- **Supplied information**:
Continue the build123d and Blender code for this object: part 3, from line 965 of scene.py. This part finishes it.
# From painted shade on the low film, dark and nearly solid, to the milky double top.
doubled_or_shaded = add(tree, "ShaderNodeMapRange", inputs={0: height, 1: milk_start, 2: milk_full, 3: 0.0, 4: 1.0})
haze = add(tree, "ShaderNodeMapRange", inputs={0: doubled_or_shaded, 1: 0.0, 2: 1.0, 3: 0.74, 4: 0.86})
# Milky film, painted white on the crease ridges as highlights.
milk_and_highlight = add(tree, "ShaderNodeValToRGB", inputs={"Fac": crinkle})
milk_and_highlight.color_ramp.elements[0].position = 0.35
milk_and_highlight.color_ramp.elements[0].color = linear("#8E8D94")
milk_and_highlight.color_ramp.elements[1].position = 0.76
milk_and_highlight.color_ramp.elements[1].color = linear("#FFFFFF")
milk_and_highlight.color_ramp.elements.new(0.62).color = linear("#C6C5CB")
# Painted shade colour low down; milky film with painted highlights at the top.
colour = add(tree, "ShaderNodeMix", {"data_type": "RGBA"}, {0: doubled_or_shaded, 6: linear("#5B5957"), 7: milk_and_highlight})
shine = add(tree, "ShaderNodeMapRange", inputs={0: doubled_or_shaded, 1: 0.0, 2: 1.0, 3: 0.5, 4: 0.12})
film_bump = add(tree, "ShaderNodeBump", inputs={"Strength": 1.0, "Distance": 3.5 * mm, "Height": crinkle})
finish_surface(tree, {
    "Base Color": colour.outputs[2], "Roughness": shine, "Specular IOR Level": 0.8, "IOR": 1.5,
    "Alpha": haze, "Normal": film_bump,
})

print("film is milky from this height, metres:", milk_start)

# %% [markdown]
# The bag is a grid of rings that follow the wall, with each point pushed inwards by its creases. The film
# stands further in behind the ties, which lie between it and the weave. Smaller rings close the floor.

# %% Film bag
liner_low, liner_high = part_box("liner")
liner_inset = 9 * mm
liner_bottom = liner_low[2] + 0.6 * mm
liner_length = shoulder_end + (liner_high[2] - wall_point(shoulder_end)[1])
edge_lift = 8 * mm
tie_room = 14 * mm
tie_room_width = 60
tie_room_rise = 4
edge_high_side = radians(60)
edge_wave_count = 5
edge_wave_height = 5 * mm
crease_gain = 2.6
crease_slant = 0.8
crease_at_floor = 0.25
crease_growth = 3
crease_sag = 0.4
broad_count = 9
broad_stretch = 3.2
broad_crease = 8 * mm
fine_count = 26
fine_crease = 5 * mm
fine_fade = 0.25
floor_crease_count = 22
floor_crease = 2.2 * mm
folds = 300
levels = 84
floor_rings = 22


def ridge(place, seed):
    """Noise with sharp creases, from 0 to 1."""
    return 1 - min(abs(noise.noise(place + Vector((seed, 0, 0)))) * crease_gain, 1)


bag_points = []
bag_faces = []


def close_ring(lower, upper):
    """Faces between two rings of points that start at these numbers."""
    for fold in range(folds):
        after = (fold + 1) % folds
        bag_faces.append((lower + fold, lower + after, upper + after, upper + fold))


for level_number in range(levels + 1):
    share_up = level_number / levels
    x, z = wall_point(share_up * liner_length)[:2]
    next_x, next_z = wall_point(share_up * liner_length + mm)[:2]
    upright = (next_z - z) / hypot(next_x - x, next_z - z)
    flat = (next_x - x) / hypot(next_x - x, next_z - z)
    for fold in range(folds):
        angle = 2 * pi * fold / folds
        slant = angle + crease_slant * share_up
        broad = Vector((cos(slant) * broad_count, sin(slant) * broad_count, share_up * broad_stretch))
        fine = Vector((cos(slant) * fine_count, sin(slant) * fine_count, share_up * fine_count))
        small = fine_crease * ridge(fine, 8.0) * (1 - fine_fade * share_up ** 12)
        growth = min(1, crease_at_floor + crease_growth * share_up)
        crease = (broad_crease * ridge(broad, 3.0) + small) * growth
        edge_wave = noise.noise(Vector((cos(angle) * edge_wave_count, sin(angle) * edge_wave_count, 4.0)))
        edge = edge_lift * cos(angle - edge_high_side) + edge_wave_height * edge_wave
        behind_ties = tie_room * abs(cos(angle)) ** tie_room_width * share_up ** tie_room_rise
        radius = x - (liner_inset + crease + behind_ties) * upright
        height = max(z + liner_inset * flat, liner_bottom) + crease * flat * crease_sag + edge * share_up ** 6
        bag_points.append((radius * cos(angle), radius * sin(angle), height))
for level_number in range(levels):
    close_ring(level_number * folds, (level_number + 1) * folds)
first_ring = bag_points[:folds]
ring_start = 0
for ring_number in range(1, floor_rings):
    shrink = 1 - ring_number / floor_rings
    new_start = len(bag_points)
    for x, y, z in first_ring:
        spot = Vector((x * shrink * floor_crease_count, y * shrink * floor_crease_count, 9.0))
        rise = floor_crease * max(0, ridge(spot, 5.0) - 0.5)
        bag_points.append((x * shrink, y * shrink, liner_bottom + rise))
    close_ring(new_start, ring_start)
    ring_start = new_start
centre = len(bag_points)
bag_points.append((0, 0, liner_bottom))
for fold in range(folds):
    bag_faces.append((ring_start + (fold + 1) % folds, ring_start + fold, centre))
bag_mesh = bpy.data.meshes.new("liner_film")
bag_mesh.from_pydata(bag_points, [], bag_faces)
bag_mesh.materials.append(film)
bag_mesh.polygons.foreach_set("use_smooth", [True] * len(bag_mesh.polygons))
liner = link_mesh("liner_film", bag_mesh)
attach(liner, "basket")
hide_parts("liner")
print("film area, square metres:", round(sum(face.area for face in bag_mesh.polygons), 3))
--
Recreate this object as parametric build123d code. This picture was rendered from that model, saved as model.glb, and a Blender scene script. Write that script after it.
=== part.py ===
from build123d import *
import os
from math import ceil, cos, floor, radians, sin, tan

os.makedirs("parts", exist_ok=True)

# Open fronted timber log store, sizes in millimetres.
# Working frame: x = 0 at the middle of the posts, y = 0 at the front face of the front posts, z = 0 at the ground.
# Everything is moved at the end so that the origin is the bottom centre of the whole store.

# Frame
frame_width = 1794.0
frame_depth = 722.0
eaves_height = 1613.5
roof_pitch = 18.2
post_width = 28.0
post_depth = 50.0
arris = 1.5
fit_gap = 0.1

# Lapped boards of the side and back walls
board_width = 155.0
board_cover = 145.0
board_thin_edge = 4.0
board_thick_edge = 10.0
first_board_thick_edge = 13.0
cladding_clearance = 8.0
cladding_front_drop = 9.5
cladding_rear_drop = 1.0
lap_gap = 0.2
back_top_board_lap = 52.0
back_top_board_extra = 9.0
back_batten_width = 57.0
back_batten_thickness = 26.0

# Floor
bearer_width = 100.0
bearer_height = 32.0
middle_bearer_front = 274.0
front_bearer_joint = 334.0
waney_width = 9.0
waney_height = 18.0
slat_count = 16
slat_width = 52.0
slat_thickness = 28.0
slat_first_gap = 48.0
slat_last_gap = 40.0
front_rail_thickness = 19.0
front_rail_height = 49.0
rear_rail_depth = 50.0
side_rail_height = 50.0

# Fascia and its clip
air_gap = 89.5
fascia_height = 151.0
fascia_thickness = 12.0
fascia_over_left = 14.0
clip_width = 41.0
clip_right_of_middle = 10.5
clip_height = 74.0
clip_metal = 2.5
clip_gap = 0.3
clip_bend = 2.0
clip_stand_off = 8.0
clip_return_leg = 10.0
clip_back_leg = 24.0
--
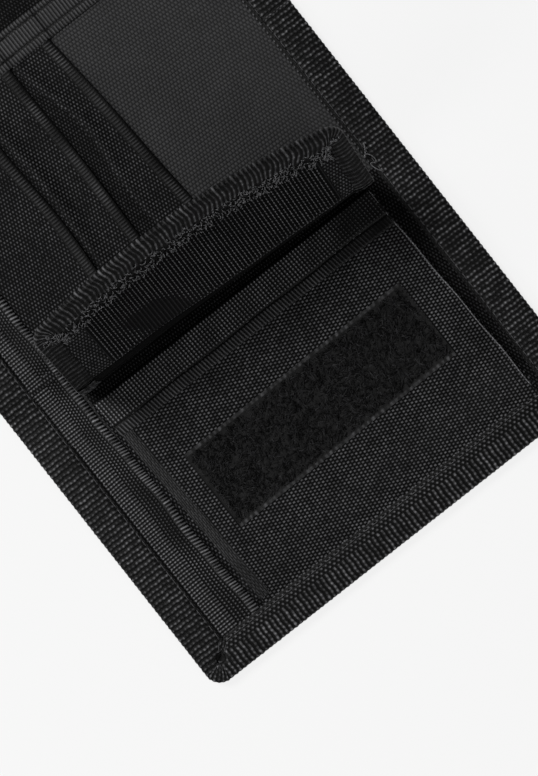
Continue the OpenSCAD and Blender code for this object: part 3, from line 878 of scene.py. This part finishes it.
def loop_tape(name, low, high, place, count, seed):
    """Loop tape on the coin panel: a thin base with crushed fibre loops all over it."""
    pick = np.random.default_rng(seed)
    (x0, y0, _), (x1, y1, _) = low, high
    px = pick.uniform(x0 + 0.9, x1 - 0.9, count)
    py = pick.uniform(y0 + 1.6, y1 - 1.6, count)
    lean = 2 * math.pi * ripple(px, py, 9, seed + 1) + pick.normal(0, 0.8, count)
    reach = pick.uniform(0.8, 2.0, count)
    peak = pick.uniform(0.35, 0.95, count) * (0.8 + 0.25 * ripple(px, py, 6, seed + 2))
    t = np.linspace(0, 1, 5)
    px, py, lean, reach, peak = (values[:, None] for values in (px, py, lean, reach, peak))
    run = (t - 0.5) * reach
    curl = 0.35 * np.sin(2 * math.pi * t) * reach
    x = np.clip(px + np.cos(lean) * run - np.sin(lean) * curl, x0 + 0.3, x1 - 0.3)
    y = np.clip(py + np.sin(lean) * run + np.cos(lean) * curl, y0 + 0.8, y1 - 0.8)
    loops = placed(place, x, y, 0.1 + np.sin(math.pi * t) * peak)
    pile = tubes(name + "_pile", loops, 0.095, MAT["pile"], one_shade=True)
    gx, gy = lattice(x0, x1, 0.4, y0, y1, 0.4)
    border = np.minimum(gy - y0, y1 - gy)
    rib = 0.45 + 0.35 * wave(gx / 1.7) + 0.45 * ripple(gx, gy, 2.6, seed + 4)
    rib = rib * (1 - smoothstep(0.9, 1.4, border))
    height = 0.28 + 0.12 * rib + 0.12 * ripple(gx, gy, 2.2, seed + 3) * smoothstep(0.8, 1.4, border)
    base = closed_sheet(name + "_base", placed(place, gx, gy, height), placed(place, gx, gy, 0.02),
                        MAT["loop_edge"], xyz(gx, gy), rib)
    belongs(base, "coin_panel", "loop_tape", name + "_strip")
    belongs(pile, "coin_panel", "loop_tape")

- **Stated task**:
Extract exactly and only these lines: the line containing "Recreate this object", the line containing "clip_back_leg = 24.0", and every line between them.

- **Exercise result**:
Recreate this object as parametric build123d code. This picture was rendered from that model, saved as model.glb, and a Blender scene script. Write that script after it.
=== part.py ===
from build123d import *
import os
from math import ceil, cos, floor, radians, sin, tan

os.makedirs("parts", exist_ok=True)

# Open fronted timber log store, sizes in millimetres.
# Working frame: x = 0 at the middle of the posts, y = 0 at the front face of the front posts, z = 0 at the ground.
# Everything is moved at the end so that the origin is the bottom centre of the whole store.

# Frame
frame_width = 1794.0
frame_depth = 722.0
eaves_height = 1613.5
roof_pitch = 18.2
post_width = 28.0
post_depth = 50.0
arris = 1.5
fit_gap = 0.1

# Lapped boards of the side and back walls
board_width = 155.0
board_cover = 145.0
board_thin_edge = 4.0
board_thick_edge = 10.0
first_board_thick_edge = 13.0
cladding_clearance = 8.0
cladding_front_drop = 9.5
cladding_rear_drop = 1.0
lap_gap = 0.2
back_top_board_lap = 52.0
back_top_board_extra = 9.0
back_batten_width = 57.0
back_batten_thickness = 26.0

# Floor
bearer_width = 100.0
bearer_height = 32.0
middle_bearer_front = 274.0
front_bearer_joint = 334.0
waney_width = 9.0
waney_height = 18.0
slat_count = 16
slat_width = 52.0
slat_thickness = 28.0
slat_first_gap = 48.0
slat_last_gap = 40.0
front_rail_thickness = 19.0
front_rail_height = 49.0
rear_rail_depth = 50.0
side_rail_height = 50.0

# Fascia and its clip
air_gap = 89.5
fascia_height = 151.0
fascia_thickness = 12.0
fascia_over_left = 14.0
clip_width = 41.0
clip_right_of_middle = 10.5
clip_height = 74.0
clip_metal = 2.5
clip_gap = 0.3
clip_bend = 2.0
clip_stand_off = 8.0
clip_return_leg = 10.0
clip_back_leg = 24.0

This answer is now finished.